The WWII tour of Kanchanaburi province basically consists of a visit to the Bridge on the River Kwai, a train trip along part of the remaining 82 miles of the Death Railway itself, and a trek to an area (and associated museum) dubbed "Hellfire Pass" by POW's.

Apart from the Allied War Cemetary, which holds the remains of over 6000 English, Dutch and Austrailian soldiers, Hellfire Pass was perhaps the most moving site, as it was all too easy to envision the horrific circumstances surrounding the construction there. In the section of rail known as the "Konyu Cutting" to the Japanese, workers with little more than shovels, picks and metal taps with sledge hammers creating holes for explosives, cut through a stretch of solid stone 110 meters long and 10 meters high. Workers were criminally underfed, often shoeless and wearing only a loincloth, and suffered from a wide variety of injuries and illnesses. They worked 16-18 hour shifts at Konyu Cutting for 12 weeks, carrying away all the debris in baskets and working while being beaten with bamboo sticks. This misery combined with the look of the huge trench lit by torches during the many hours of darkness made "Hellfire Pass" an appropriate name. By the end of the 12 weeks, 70% of the 1000-man POW crew working there had been buried at Konyu cemetary. The Japanese military have a lot to answer for.

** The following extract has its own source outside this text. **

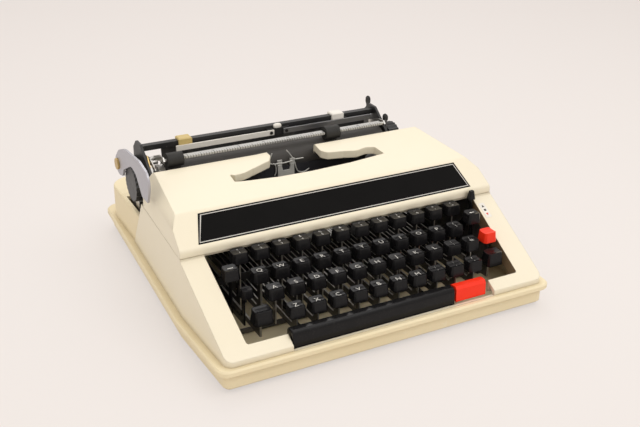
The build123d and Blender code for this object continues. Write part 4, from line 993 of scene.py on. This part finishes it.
def onDeck(flat, low, high):
    # outline across and up the slope, laid on the deck's plane and given thickness along its normal
    lean = math.radians(label["slope"])
    front, rise = label["deckFront"]
    y0, z0 = placed(label["depth"], rise + (label["depth"] - front) * math.tan(lean))
    points, faces = plate(np.asarray(flat) * mm, low * mm, high * mm, axis=2)
    x = label["x"] * mm + points[:, 0]
    y = y0 + points[:, 1] * math.cos(lean) - points[:, 2] * math.sin(lean)
    z = z0 + points[:, 1] * math.sin(lean) + points[:, 2] * math.cos(lean)
    return np.stack([x, y, z], -1), faces


halfWide, halfLong = label["half"]
corners = [(-halfWide, -halfLong), (halfWide, -halfLong), (halfWide, halfLong), (-halfWide, halfLong)]
labelShape = onDeck(rounded(corners, label["corner"]), -label["sunk"], label["thick"])
makePiece("selectorLabel", *labelShape, offWhitePlastic, "frame", "white_plastic")
markLow, markHigh = label["thick"] - label["markSunk"], label["thick"] + label["markProud"]
for name, spec in labelMarks.items():
    shape = onDeck(rounded(spec["outline"], label["markCorner"]), markLow, markHigh)
    makePiece(name, *shape, spec["finish"], "frame", spec["slot"])
print("space bar, scales, wires, plates, tips and label made")

# floor: pale; camera and glossy rays mostly see it glow as a soft gradient, painted light that is brighter near
# the middle, which begins at the start and is complete after the width; the rest is the lit floor, so that part
# of the shadow stays
floorLook = {
    "half": 9.0, "near": (0.91, 0.86, 0.83), "far": (0.66, 0.61, 0.59), "body": (0.74, 0.69, 0.65),
    "start": 0.3, "width": 1.8, "gradient": 0.62,
}


def makeFloor(look):
    # flat square of four cells at the height 0
    side = np.linspace(-look["half"], look["half"], 3)
    x, y = np.meshgrid(side, side)
    points = np.stack([x, y, np.zeros_like(x)], -1).reshape(-1, 3)
    cell = np.arange(2)[:, None] * 3 + np.arange(2)
    cell = cell.ravel()
    faces = np.stack([cell, cell + 1, cell + 4, cell + 3], -1)
    mesh = bpy.data.meshes.new("floor")
    mesh.from_pydata(points.tolist(), [], faces.tolist())
    floor = bpy.data.objects.new("floor", mesh)
    bpy.context.scene.collection.objects.link(floor)
    mesh.materials.append(floorFinish(look))


def floorFinish(look):
    f = Finish("floor")
    away = f.node("ShaderNodeVectorMath", {"operation": "LENGTH"}, {0: f.place}).outputs["Value"]
    share = ((f.value(away) - look["start"]) / look["width"]).clamped()
    shown = f.mix(share, look["near"], look["far"])
    rays = f.node("ShaderNodeLightPath")
    seen = (f.value(rays.outputs["Is Camera Ray"]) + f.value(rays.outputs["Is Glossy Ray"])).clamped()
    f.set(colour=look["body"], rough=0.7, specular=0.1)
    # painted light: the floor glows for camera and glossy rays, brighter near the middle and dimmer further off
    glow = f.node("ShaderNodeEmission", {}, {"Color": shown, "Strength": 1.0})
    part = seen * look["gradient"]
    blend = f.node("ShaderNodeMixShader", {}, {0: part, 1: f.shader.outputs[0], 2: glow.outputs[0]})
    output = next(n for n in f.tree.nodes if n.type == "OUTPUT_MATERIAL")
    f.tree.links.new(blend.outputs[0], output.inputs[0])
    return f.material


def makeWorld(look):
    # sky light mixed by height between its low and its high strength, and one flat colour for the camera
    world = bpy.data.worlds.new("studio")
    bpy.context.scene.world = world
    world.use_nodes = True
    tree = world.node_tree
    tree.nodes.clear()
    rays = tree.nodes.new("ShaderNodeLightPath")
    sky = tree.nodes.new("ShaderNodeMixShader")
    height = tree.nodes.new("ShaderNodeSeparateXYZ")
    tree.links.new(tree.nodes.new("ShaderNodeTexCoord").outputs["Generated"], height.inputs[0])
    tree.links.new(height.outputs[2], sky.inputs[0])
    for slot, level in ((1, "low"), (2, "high")):
        part = tree.nodes.new("ShaderNodeBackground")
        part.inputs[0].default_value = (*look["colour"], 1)
        part.inputs[1].default_value = look[level]
        tree.links.new(part.outputs[0], sky.inputs[slot])
    shown = tree.nodes.new("ShaderNodeBackground")
    shown.inputs[0].default_value = (*look["shown"], 1)
    blend = tree.nodes.new("ShaderNodeMixShader")
    output = tree.nodes.new("ShaderNodeOutputWorld")
    tree.links.new(rays.outputs["Is Camera Ray"], blend.inputs[0])
    tree.links.new(sky.outputs[0], blend.inputs[1])
    tree.links.new(shown.outputs[0], blend.inputs[2])
    tree.links.new(blend.outputs[0], output.inputs[0])


makeFloor(floorLook)
makeWorld(ambient)
print("floor and world made")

As a visitor to Hellfire Pass, the scene is quite serene 60 years later. The jungle is dense in these mountains, and hte periodic views of the valley as you walk along the abandoned rail line are lovely. But signs of the efforts of 1943 are everywhere. A few remaining railroad ties remain, fashioned by prisoners out of teak logged from the surrounding forest. All along the rock face of the mountainside you can see the marks of the hand tools and explosives used to remove part of the mountain and create a level path for the military trains. The Hellfire Pass Museum nearby features horrifying photographs and contemporary drawings of the prisoners at work and getting what inadequate medical care was available. One particularly awful bit of film featured showless, loinclothed and emaciated POW's strutting in front of the camera in some sort of drill. It gave the sense of a very twisted fashion show.

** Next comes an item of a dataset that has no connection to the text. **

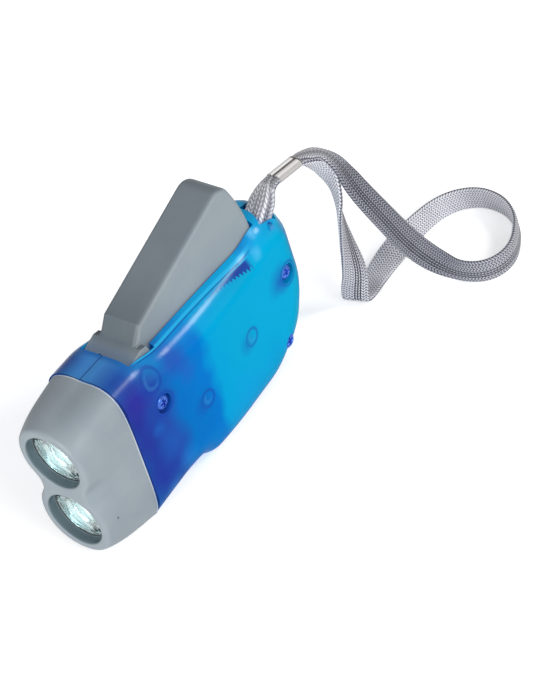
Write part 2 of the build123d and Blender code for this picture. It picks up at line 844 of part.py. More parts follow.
def return_spring():
    """A torsion spring on the pin: one leg under the roof, one under the lever's back.

    Its turns are quarter arcs of a helix, and both legs leave along its tangent."""
    radius = spring_coil_radius
    inside = hub_radius - lever_wall - spring_wire / 2 - spring_leg_gap
    leg_length = math.hypot(spring_lever_leg, inside)
    leg_angle = lever_open_angle + math.degrees(math.atan2(inside, spring_lever_leg))
    start = leg_angle + math.degrees(math.acos(radius / leg_length))
    roof_room = top_height - wall - spring_wire / 2 - fit_gap - pivot_height
    roof_length = math.hypot(spring_roof_leg, roof_room)
    roof_angle = 180 - math.degrees(math.atan2(roof_room, spring_roof_leg))
    finish = roof_angle - math.degrees(math.acos(radius / roof_length))
    sweep_angle = finish + 360 * spring_turns - start
    quarters = round(sweep_angle / 90)
    turn_step = sweep_angle / quarters
    rise = spring_pitch * sweep_angle / 360

    def on_coil(quarter):
        angle = start + turn_step * quarter
        x, z = polar(pivot, radius, angle)
        return Vector(x, -rise / 2 + rise * quarter / quarters, z)

    arcs = [ThreePointArc(on_coil(q), on_coil(q + 1 / 2), on_coil(q + 1)) for q in range(quarters)]
    first = arcs[0] % 0
    last = arcs[-1] % 1
    lever_leg = Line(on_coil(0) - first * math.sqrt(leg_length ** 2 - radius ** 2), on_coil(0))
    roof_leg = Line(on_coil(quarters), on_coil(quarters) + last * math.sqrt(roof_length ** 2 - radius ** 2))
    path = Wire([*lever_leg.edges(), *[e for arc in arcs for e in arc.edges()], *roof_leg.edges()])
    section = Plane(path @ 0, z_dir=path % 0) * Circle(spring_wire / 2)
    print("spring: gap between turns", round(spring_pitch - spring_wire, 2), "radius", radius)
    return sweep(section, path=path)


def button_cells():
    """Three button cells in a row, each with its smaller cap."""
    cells = []
    start = -cell_count * cell_height / 2
    for index in range(cell_count):
        low = start + index * cell_height
        cap = low + cell_height - cell_step
        profile = [(low, 0), (low, cell_radius), (cap, cell_radius), (cap, cell_cap_radius),
                   (low + cell_height, cell_cap_radius), (low + cell_height, 0)]
        cells.append(turned_along_y(profile, front_x + cell_from_front, cell_axis_height))
    return Compound(children=cells)


def cell_clip():
    """The sprung metal strip that holds the cells at both ends."""
    x = front_x + cell_from_front
    half = cell_count * cell_height / 2
    high_z = cell_axis_height + cell_radius / 2
    outer = block((x - clip_width / 2, -half - clip_thickness, clip_low_z),
                  (x + clip_width / 2, half + clip_thickness, high_z))
    inner = block((x - clip_width, -half, clip_low_z + clip_thickness),
                  (x + clip_width, half, high_z + overrun))
    return outer - inner


def circuit_board():
    """The upright board beside the cells, which carries the switch."""
    x = front_x + board_from_front
    low_z = board_axis_height - board_height / 2
    return block((x - board_length / 2, board_outer_y - board_thickness, low_z),
                 (x + board_length / 2, board_outer_y, low_z + board_height))


def switch_body():
    """The slide switch's case on the board, open along its top for the button's stem."""
    x = front_x + board_from_front
    low_y = board_outer_y
    case = block((x - switch_length / 2, low_y, board_axis_height - switch_height / 2),
                 (x + switch_length / 2, low_y + switch_depth, board_axis_height + switch_height / 2))
    groove = button_stem + 2 * button_slot_gap
    length = button_stem + switch_travel + 2 * button_slot_gap
    cut = block((x - length / 2, low_y + switch_depth / 2, board_axis_height - groove / 2),
                (x + length / 2, low_y + switch_depth + overrun, board_axis_height + groove / 2))
    return case - cut


def switch_button():
    """The sliding button: a stem in the switch and a ribbed knob outside."""
    x = front_x + board_from_front - switch_travel / 2
    face_y = inner_face_y(board_from_front) + wall
    low_y = board_outer_y + switch_depth / 2 + button_slot_gap
    stem = block((x - button_stem / 2, low_y, board_axis_height - button_stem / 2),
                 (x + button_stem / 2, face_y + button_stand, board_axis_height + button_stem / 2))
    knob_low = face_y - button_recess + button_clear
    knob = block((x - button_length / 2, knob_low, board_axis_height - button_height / 2),
                 (x + button_length / 2, face_y + button_stand, board_axis_height + button_height / 2))
    return stem + knob


def screw_tip_y(along):
    """Where the tip of a case screw ends."""
    return -(inner_face_y(along) + wall) + screw_recess_depth + screw_length


def case_screws():
    """The three screws that hold the halves together, heads in their recesses."""
    screws = []
    for along, up in screw_places:
        seat = -(inner_face_y(along) + wall) + screw_recess_depth
        crown_radius = screw_head_radius * screw_crown_share
        profile = [(seat - screw_head_height, 0), (seat - screw_head_height, crown_radius),
                   (seat - screw_head_height / 2, screw_head_radius), (seat, screw_head_radius),
                   (seat, screw_shank_radius), (screw_tip_y(along), screw_shank_radius),
                   (screw_tip_y(along), 0)]
        screws.append(turned_along_y(profile, front_x + along, up))
    return Compound(children=screws)


def strap_pin():
    """The short pin that the strap is looped round."""
    low_y = strap_pin_end(-1) + fit_gap
    return rod_y(*strap_pin_place(), strap_pin_radius, low_y, strap_pin_end(1) - fit_gap)


def ferrule_point(along, side):
    """A point in line with the ferrule, on one side of its middle."""
    turn = math.radians(ferrule_tilt)
    x = rear_x + ferrule_beyond + along * math.cos(turn)
    return (x, strap_middle_y + side, ferrule_axis_height - along * math.sin(turn))


def strap_ferrule():
    """The crimped metal sleeve: two rolls side by side, one round each leg of the strap."""
    inner_radius = strap_thickness / 2 + strap_play
    outer_radius = inner_radius + ferrule_wall
    rolls = None
    bores = None
    for side in (-leg_spacing / 2, leg_spacing / 2):
        roll = Circle(outer_radius).moved(Pos(0, side))
        bore = Circle(inner_radius).moved(Pos(0, side))
        rolls = roll if rolls is None else rolls + roll
        bores = bore if bores is None else bores + bore
    bridge = Rectangle(outer_radius * 2 - ferrule_waist, leg_spacing)
    sleeve = extrude(rolls + bridge - bores, ferrule_length / 2, both=True)
    x, y, z = ferrule_point(0, 0)
    return Pos(x, y, z) * Rot(0, 90 + ferrule_tilt, 0) * sleeve


def bend_radii(points):
    """One radius for each inner point, as large as its two runs allow."""
    radii = []
    for before, here, after in zip(points, points[1:], points[2:]):
        arriving = Vector(*here) - Vector(*before)
        leaving = Vector(*after) - Vector(*here)
        half_turn = math.radians(arriving.get_angle(leaving) / 2)
        radii.append(bend_share * min(arriving.length, leaving.length) / math.tan(half_turn))
    return radii


def strap_tube(name, points):
    """A stretch of the strap as a tube, with its length and volume printed beside it."""
    radii = bend_radii(points)
    path = FilletPolyline(*points, radius=radii)
    section = Plane(path @ 0, z_dir=path % 0) * Circle(strap_thickness / 2)
    tube = sweep(section, path=path)
    expected = math.pi * strap_thickness ** 2 / 4 * path.length
    print(name, "length", round(path.length, 1), "volume", round(tube.volume, 1), "of", round(expected, 1),
          "radii", [round(radius, 1) for radius in radii])
    return tube


def strap_anchor():
    """The short loop from the ferrule's middle round the strap pin and back."""
    leg_side = leg_spacing / 2
    x, z = strap_pin_place()
    reach = strap_pin_radius + strap_thickness / 2 + strap_play
    turn = math.radians(strap_exit_angle)

    def beside_pin(along, up):
        return (x + along * math.cos(turn) - up * math.sin(turn), strap_middle_y,
                z + along * math.sin(turn) + up * math.cos(turn))

    front = -ferrule_length / 2 - ferrule_lead
    points = [ferrule_point(0, leg_side), ferrule_point(front, leg_side),
              beside_pin(strap_slot_reach, reach), beside_pin(-reach, reach), beside_pin(-reach, -reach),
              beside_pin(strap_slot_reach, -reach), ferrule_point(front, -leg_side),
              ferrule_point(0, -leg_side)]
    return strap_tube("strap_anchor", points)


def wrist_strap():
    """The wrist loop: out of the ferrule, round on the floor and back into it."""
    leg_side = leg_spacing / 2
    start = strap_play / 2
    mouth = ferrule_length / 2
    way = [(rear_x + beyond, side, up * ferrule_axis_height) for beyond, side, up in strap_route]
    points = [ferrule_point(start, leg_side), ferrule_point(mouth, leg_side), *way,
              ferrule_point(mouth, -leg_side), ferrule_point(start, -leg_side)]
    return strap_tube("wrist_strap", points)


forms = (housing_form(0), housing_form(wall), housing_form(head_wall + fit_gap),
         housing_form(head_wall + fit_gap + spigot_wall))
upper, lower = lens_centres()
nodes = {
    "left_shell": left_shell(forms),
    "right_shell": right_shell(forms),
    "head_cap": head_cap(),
    "lens_upper": lens(upper),
    "lens_lower": lens(lower),
    "reflector_upper": reflector(upper),
    "reflector_lower": reflector(lower),
    "led_upper": led(upper),
    "led_lower": led(lower),
    "led_board": led_board(),
    "lever": lever(),
    "rack_sector": rack_sector(),
    "pivot_pin": pivot_pin(),
    "return_spring": return_spring(),
    "drive_shaft": drive_shaft(),
    "drive_pinion": drive_pinion(),
    "drive_wheel": drive_wheel(),
    "rotor_shaft": rotor_shaft(),
    "rotor_pinion": rotor_pinion(),
    "flywheel": flywheel(),
    "magnet_ring": magnet_ring(),
    "stator_yoke": stator_yoke(),
    "stator_coil": stator_coil(),
    "button_cells": button_cells(),
    "cell_clip": cell_clip(),
    "circuit_board": circuit_board(),
    "switch_body": switch_body(),
    "switch_button": switch_button(),
    "case_screws": case_screws(),
    "strap_pin": strap_pin(),
    "strap_ferrule": strap_ferrule(),
    "strap_anchor": strap_anchor(),
    "wrist_strap": wrist_strap(),
}
for name, solid in nodes.items():
    export_step(solid, f"parts/{name}.step")
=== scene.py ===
"""Looks of a hand-squeezed dynamo torch with a see-through blue housing.

The frame holds the moulded and metal pieces. This script gives each of them its material, and
makes the pieces that the frame has no detail for: the braided strap, the rippled mirror bowls
and the case screws with their cross recesses. It then sets the studio and the camera.
"""
from __future__ import annotations

import json
import logging
import math
from dataclasses import dataclass, field
from enum import Enum
from functools import cached_property
from typing import Any, Sequence

import bpy
import numpy as np
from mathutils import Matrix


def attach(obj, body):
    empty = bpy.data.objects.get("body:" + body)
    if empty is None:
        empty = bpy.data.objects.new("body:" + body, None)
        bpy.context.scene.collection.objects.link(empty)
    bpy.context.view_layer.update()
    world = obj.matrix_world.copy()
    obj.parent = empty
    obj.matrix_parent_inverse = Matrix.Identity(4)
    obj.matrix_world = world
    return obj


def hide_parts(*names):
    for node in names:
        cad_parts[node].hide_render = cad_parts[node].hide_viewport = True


LOG = logging.getLogger("torch")
MM = 0.001
HOUSING = "housing"
Point = tuple[float, float, float]
Span = tuple[float, float]
Coat = tuple[Any, str]
# Where a noise's values mostly lie.
NOISE: Span = (0.3, 0.7)


def linear(code: str) -> tuple[float, float, float, float]:
    """Turns an sRGB hex colour into linear light.

    Args:
        code: six hex digits, with or without a leading hash.

    Returns:
        Red, green, blue and an alpha of one.
    """
    digits = code.lstrip("#")
    parts = [int(digits[i:i + 2], 16) / 255 for i in (0, 2, 4)]
    light = [p / 12.92 if p <= 0.04045 else ((p + 0.055) / 1.055) ** 2.4 for p in parts]
    return (light[0], light[1], light[2], 1.0)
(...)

Not far from Hellfire Pass we caught the train itself. Now admittedly it is a bit unsettling to board something called the "Death Railway", particularly since it looked like the train had been around a mighty long time, clanking and screeching and rattling over some of the elaborate wooden trestles still remaining from the WWII construction. Presumably, however, Thai engineers have checked to make sure it's all safe. Since we came directly from an exhibit about ways the POW's would suruptitiously sabotage the railway (using weak logs, filling holes with leaves, planting termite nests under bridges), a little reassurance would not have been unwelcome. After 2 hours of fairly pedestrian train travel (on superlatively uncomfortable wooden seats) with nice views and a load of schoolchildren taking their daily ride home, we de-trained at the Bridge on the River Kwai itself.

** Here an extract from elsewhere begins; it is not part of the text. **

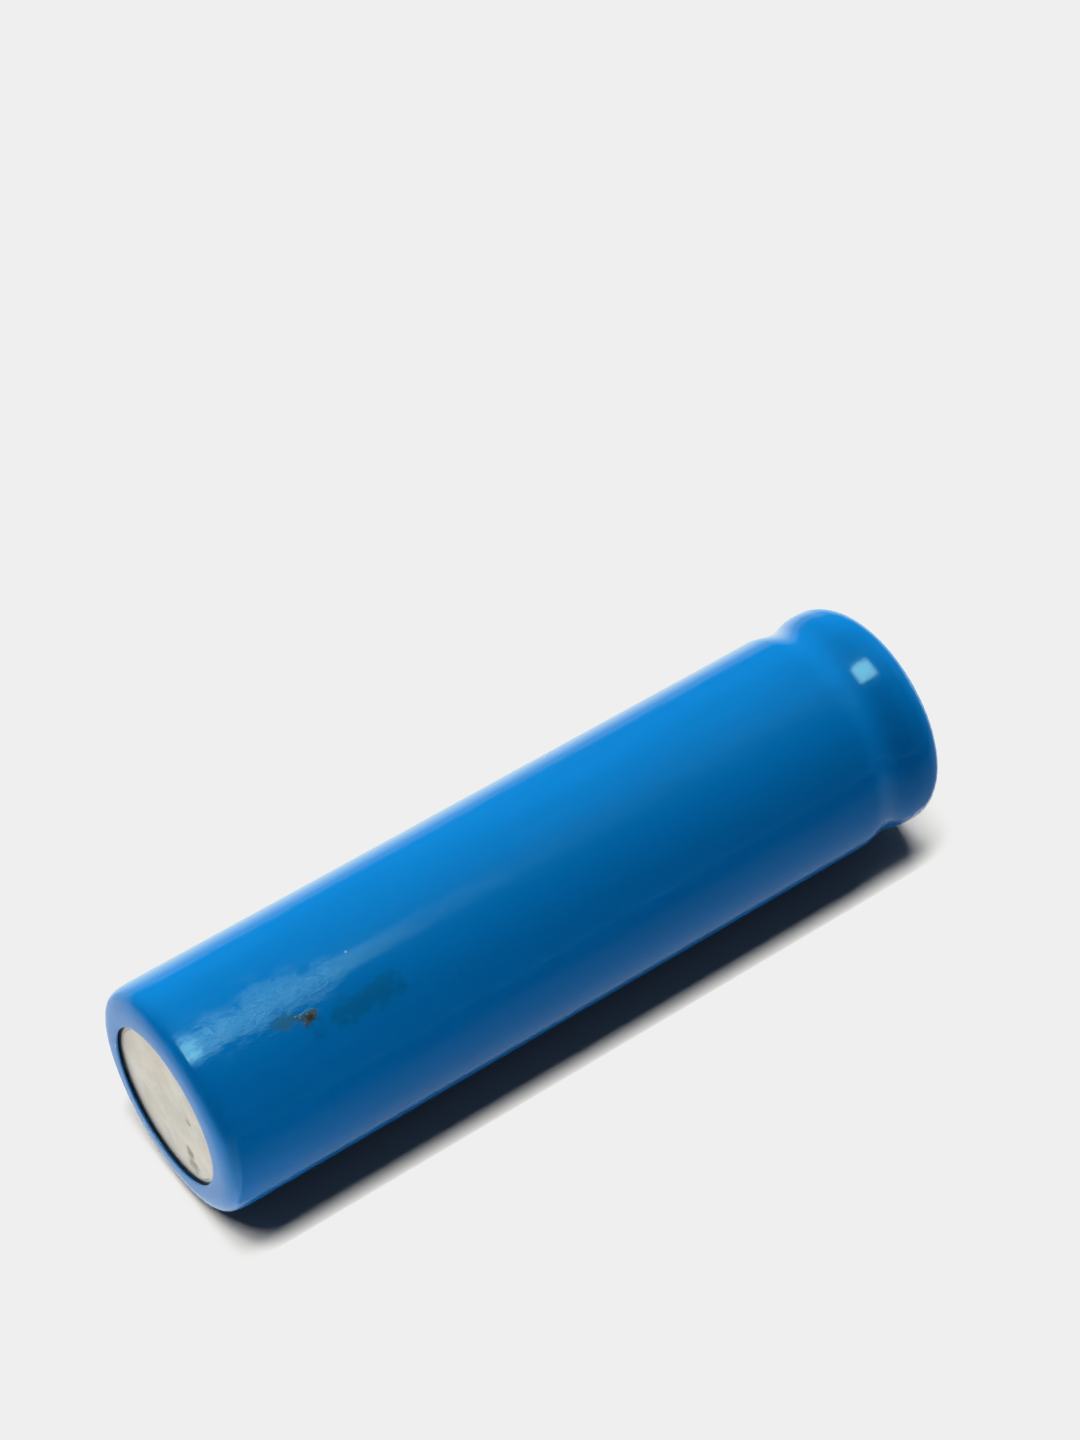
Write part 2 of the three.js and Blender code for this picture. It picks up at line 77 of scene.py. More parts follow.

The bridge looks ordinary, your standard black iron bridge on huge concrete footings. As I haven't seen the film, I hear from dad that the bridge in the movie may have been made of wood. It seems there were actually two Bridges on the River Kwai, just a few meters from each other, both built by POW's in early 1943. In February 1943 a wooden bridge was completed over the Kwai Yai, then just two months later the iron version went up, shipped in pieces from Java. The bridge was used for only 20 months before Allied bombing began in 1945. The middle section of the bridge was destroyed, but most of the original construction (iron version) remains and despite the fact that I've never seen the movie I found myself involuntarily whistling its famous theme song as I walked across. Now 4 days later I still can't get the tune out of my head. Damn, it's catchy.